:: RECORDS SHOWN ::
--------------------------------------------------
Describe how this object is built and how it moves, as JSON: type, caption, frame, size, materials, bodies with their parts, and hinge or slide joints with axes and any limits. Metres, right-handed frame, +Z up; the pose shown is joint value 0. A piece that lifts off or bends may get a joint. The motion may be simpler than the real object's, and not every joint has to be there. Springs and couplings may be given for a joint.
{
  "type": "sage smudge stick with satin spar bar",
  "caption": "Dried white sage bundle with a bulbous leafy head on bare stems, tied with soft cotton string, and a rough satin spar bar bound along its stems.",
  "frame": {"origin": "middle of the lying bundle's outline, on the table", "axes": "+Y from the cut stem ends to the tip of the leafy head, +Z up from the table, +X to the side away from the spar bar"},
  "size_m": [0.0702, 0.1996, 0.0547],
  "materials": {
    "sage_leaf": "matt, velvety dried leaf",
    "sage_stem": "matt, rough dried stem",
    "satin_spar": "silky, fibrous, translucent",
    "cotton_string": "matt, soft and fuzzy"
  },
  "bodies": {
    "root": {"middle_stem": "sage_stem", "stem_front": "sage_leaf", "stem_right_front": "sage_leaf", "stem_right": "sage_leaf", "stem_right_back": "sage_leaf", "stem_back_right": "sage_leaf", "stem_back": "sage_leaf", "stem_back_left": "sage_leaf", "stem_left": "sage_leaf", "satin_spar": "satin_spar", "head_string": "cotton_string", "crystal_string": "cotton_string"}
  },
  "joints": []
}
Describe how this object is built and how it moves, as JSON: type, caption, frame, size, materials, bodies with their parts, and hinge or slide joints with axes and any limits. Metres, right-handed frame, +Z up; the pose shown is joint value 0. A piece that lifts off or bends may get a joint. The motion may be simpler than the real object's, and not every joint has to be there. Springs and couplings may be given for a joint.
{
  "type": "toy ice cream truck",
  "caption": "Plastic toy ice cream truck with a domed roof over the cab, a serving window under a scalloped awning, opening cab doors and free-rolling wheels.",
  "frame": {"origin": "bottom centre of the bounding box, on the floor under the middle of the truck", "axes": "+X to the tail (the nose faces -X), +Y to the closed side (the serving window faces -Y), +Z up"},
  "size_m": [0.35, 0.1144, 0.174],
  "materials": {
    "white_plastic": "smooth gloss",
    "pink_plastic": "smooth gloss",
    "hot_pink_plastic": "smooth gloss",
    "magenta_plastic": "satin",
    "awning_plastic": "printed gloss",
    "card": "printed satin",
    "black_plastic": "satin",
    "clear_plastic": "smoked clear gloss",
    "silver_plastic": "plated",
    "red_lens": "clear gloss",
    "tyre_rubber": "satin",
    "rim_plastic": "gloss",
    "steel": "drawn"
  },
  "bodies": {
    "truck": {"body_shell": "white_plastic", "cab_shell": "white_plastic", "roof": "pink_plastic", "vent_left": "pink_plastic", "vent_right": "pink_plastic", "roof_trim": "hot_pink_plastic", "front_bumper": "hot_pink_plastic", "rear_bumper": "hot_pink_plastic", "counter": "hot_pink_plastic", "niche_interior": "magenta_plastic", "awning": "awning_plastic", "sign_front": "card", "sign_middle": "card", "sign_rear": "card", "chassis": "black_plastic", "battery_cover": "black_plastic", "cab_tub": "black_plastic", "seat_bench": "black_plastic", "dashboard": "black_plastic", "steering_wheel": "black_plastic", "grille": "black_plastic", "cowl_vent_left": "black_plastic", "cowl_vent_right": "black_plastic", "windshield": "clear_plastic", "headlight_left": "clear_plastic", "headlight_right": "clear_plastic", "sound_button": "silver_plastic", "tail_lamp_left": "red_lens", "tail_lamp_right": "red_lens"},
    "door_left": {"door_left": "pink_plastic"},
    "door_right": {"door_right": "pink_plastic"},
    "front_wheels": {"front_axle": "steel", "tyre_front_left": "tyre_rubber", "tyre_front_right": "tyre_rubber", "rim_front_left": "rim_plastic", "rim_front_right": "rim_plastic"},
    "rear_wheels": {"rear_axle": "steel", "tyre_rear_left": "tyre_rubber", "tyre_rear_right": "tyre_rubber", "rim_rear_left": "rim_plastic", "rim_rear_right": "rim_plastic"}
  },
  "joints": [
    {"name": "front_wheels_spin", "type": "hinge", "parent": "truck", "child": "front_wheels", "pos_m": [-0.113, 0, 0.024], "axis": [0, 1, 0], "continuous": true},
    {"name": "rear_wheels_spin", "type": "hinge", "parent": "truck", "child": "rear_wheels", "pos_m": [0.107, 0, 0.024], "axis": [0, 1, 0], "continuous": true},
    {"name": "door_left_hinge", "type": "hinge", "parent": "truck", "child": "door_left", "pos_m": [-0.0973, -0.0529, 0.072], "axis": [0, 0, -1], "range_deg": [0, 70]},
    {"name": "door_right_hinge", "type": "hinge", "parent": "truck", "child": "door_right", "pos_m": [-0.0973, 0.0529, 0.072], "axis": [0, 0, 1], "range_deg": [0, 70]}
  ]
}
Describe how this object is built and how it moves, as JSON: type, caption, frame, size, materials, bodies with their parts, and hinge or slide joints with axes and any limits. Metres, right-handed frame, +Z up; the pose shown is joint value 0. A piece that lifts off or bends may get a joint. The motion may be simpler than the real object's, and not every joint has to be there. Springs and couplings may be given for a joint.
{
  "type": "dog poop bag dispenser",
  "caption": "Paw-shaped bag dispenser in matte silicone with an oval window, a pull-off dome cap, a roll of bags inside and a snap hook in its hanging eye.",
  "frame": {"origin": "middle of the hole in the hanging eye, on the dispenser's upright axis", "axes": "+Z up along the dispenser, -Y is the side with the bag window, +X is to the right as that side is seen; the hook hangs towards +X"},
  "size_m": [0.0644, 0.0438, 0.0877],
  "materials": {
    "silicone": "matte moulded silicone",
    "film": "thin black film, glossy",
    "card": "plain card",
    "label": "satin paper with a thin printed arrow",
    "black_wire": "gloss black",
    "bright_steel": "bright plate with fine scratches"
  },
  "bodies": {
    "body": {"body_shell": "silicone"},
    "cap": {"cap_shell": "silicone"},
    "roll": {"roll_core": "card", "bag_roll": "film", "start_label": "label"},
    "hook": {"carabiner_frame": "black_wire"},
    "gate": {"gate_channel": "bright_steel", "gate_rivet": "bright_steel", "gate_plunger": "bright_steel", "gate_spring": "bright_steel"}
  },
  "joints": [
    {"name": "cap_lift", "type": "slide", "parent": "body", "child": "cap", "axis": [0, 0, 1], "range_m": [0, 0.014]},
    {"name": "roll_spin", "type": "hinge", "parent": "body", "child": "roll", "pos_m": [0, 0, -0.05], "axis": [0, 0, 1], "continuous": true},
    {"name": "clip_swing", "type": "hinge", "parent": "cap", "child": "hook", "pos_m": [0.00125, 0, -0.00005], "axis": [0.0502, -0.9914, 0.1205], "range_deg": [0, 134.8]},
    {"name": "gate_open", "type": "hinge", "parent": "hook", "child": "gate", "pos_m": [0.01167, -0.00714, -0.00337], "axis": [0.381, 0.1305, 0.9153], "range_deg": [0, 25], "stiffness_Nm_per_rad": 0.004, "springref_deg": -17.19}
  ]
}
--------------------------------------------------
:: TASK INSTRUCTIONS ::
Your task is to extract all of the records exactly.

:: SOLUTION TO THE PROBLEM ::
Describe how this object is built and how it moves, as JSON: type, caption, frame, size, materials, bodies with their parts, and hinge or slide joints with axes and any limits. Metres, right-handed frame, +Z up; the pose shown is joint value 0. A piece that lifts off or bends may get a joint. The motion may be simpler than the real object's, and not every joint has to be there. Springs and couplings may be given for a joint.
{
  "type": "sage smudge stick with satin spar bar",
  "caption": "Dried white sage bundle with a bulbous leafy head on bare stems, tied with soft cotton string, and a rough satin spar bar bound along its stems.",
  "frame": {"origin": "middle of the lying bundle's outline, on the table", "axes": "+Y from the cut stem ends to the tip of the leafy head, +Z up from the table, +X to the side away from the spar bar"},
  "size_m": [0.0702, 0.1996, 0.0547],
  "materials": {
    "sage_leaf": "matt, velvety dried leaf",
    "sage_stem": "matt, rough dried stem",
    "satin_spar": "silky, fibrous, translucent",
    "cotton_string": "matt, soft and fuzzy"
  },
  "bodies": {
    "root": {"middle_stem": "sage_stem", "stem_front": "sage_leaf", "stem_right_front": "sage_leaf", "stem_right": "sage_leaf", "stem_right_back": "sage_leaf", "stem_back_right": "sage_leaf", "stem_back": "sage_leaf", "stem_back_left": "sage_leaf", "stem_left": "sage_leaf", "satin_spar": "satin_spar", "head_string": "cotton_string", "crystal_string": "cotton_string"}
  },
  "joints": []
}
Describe how this object is built and how it moves, as JSON: type, caption, frame, size, materials, bodies with their parts, and hinge or slide joints with axes and any limits. Metres, right-handed frame, +Z up; the pose shown is joint value 0. A piece that lifts off or bends may get a joint. The motion may be simpler than the real object's, and not every joint has to be there. Springs and couplings may be given for a joint.
{
  "type": "toy ice cream truck",
  "caption": "Plastic toy ice cream truck with a domed roof over the cab, a serving window under a scalloped awning, opening cab doors and free-rolling wheels.",
  "frame": {"origin": "bottom centre of the bounding box, on the floor under the middle of the truck", "axes": "+X to the tail (the nose faces -X), +Y to the closed side (the serving window faces -Y), +Z up"},
  "size_m": [0.35, 0.1144, 0.174],
  "materials": {
    "white_plastic": "smooth gloss",
    "pink_plastic": "smooth gloss",
    "hot_pink_plastic": "smooth gloss",
    "magenta_plastic": "satin",
    "awning_plastic": "printed gloss",
    "card": "printed satin",
    "black_plastic": "satin",
    "clear_plastic": "smoked clear gloss",
    "silver_plastic": "plated",
    "red_lens": "clear gloss",
    "tyre_rubber": "satin",
    "rim_plastic": "gloss",
    "steel": "drawn"
  },
  "bodies": {
    "truck": {"body_shell": "white_plastic", "cab_shell": "white_plastic", "roof": "pink_plastic", "vent_left": "pink_plastic", "vent_right": "pink_plastic", "roof_trim": "hot_pink_plastic", "front_bumper": "hot_pink_plastic", "rear_bumper": "hot_pink_plastic", "counter": "hot_pink_plastic", "niche_interior": "magenta_plastic", "awning": "awning_plastic", "sign_front": "card", "sign_middle": "card", "sign_rear": "card", "chassis": "black_plastic", "battery_cover": "black_plastic", "cab_tub": "black_plastic", "seat_bench": "black_plastic", "dashboard": "black_plastic", "steering_wheel": "black_plastic", "grille": "black_plastic", "cowl_vent_left": "black_plastic", "cowl_vent_right": "black_plastic", "windshield": "clear_plastic", "headlight_left": "clear_plastic", "headlight_right": "clear_plastic", "sound_button": "silver_plastic", "tail_lamp_left": "red_lens", "tail_lamp_right": "red_lens"},
    "door_left": {"door_left": "pink_plastic"},
    "door_right": {"door_right": "pink_plastic"},
    "front_wheels": {"front_axle": "steel", "tyre_front_left": "tyre_rubber", "tyre_front_right": "tyre_rubber", "rim_front_left": "rim_plastic", "rim_front_right": "rim_plastic"},
    "rear_wheels": {"rear_axle": "steel", "tyre_rear_left": "tyre_rubber", "tyre_rear_right": "tyre_rubber", "rim_rear_left": "rim_plastic", "rim_rear_right": "rim_plastic"}
  },
  "joints": [
    {"name": "front_wheels_spin", "type": "hinge", "parent": "truck", "child": "front_wheels", "pos_m": [-0.113, 0, 0.024], "axis": [0, 1, 0], "continuous": true},
    {"name": "rear_wheels_spin", "type": "hinge", "parent": "truck", "child": "rear_wheels", "pos_m": [0.107, 0, 0.024], "axis": [0, 1, 0], "continuous": true},
    {"name": "door_left_hinge", "type": "hinge", "parent": "truck", "child": "door_left", "pos_m": [-0.0973, -0.0529, 0.072], "axis": [0, 0, -1], "range_deg": [0, 70]},
    {"name": "door_right_hinge", "type": "hinge", "parent": "truck", "child": "door_right", "pos_m": [-0.0973, 0.0529, 0.072], "axis": [0, 0, 1], "range_deg": [0, 70]}
  ]
}
Describe how this object is built and how it moves, as JSON: type, caption, frame, size, materials, bodies with their parts, and hinge or slide joints with axes and any limits. Metres, right-handed frame, +Z up; the pose shown is joint value 0. A piece that lifts off or bends may get a joint. The motion may be simpler than the real object's, and not every joint has to be there. Springs and couplings may be given for a joint.
{
  "type": "dog poop bag dispenser",
  "caption": "Paw-shaped bag dispenser in matte silicone with an oval window, a pull-off dome cap, a roll of bags inside and a snap hook in its hanging eye.",
  "frame": {"origin": "middle of the hole in the hanging eye, on the dispenser's upright axis", "axes": "+Z up along the dispenser, -Y is the side with the bag window, +X is to the right as that side is seen; the hook hangs towards +X"},
  "size_m": [0.0644, 0.0438, 0.0877],
  "materials": {
    "silicone": "matte moulded silicone",
    "film": "thin black film, glossy",
    "card": "plain card",
    "label": "satin paper with a thin printed arrow",
    "black_wire": "gloss black",
    "bright_steel": "bright plate with fine scratches"
  },
  "bodies": {
    "body": {"body_shell": "silicone"},
    "cap": {"cap_shell": "silicone"},
    "roll": {"roll_core": "card", "bag_roll": "film", "start_label": "label"},
    "hook": {"carabiner_frame": "black_wire"},
    "gate": {"gate_channel": "bright_steel", "gate_rivet": "bright_steel", "gate_plunger": "bright_steel", "gate_spring": "bright_steel"}
  },
  "joints": [
    {"name": "cap_lift", "type": "slide", "parent": "body", "child": "cap", "axis": [0, 0, 1], "range_m": [0, 0.014]},
    {"name": "roll_spin", "type": "hinge", "parent": "body", "child": "roll", "pos_m": [0, 0, -0.05], "axis": [0, 0, 1], "continuous": true},
    {"name": "clip_swing", "type": "hinge", "parent": "cap", "child": "hook", "pos_m": [0.00125, 0, -0.00005], "axis": [0.0502, -0.9914, 0.1205], "range_deg": [0, 134.8]},
    {"name": "gate_open", "type": "hinge", "parent": "hook", "child": "gate", "pos_m": [0.01167, -0.00714, -0.00337], "axis": [0.381, 0.1305, 0.9153], "range_deg": [0, 25], "stiffness_Nm_per_rad": 0.004, "springref_deg": -17.19}
  ]
}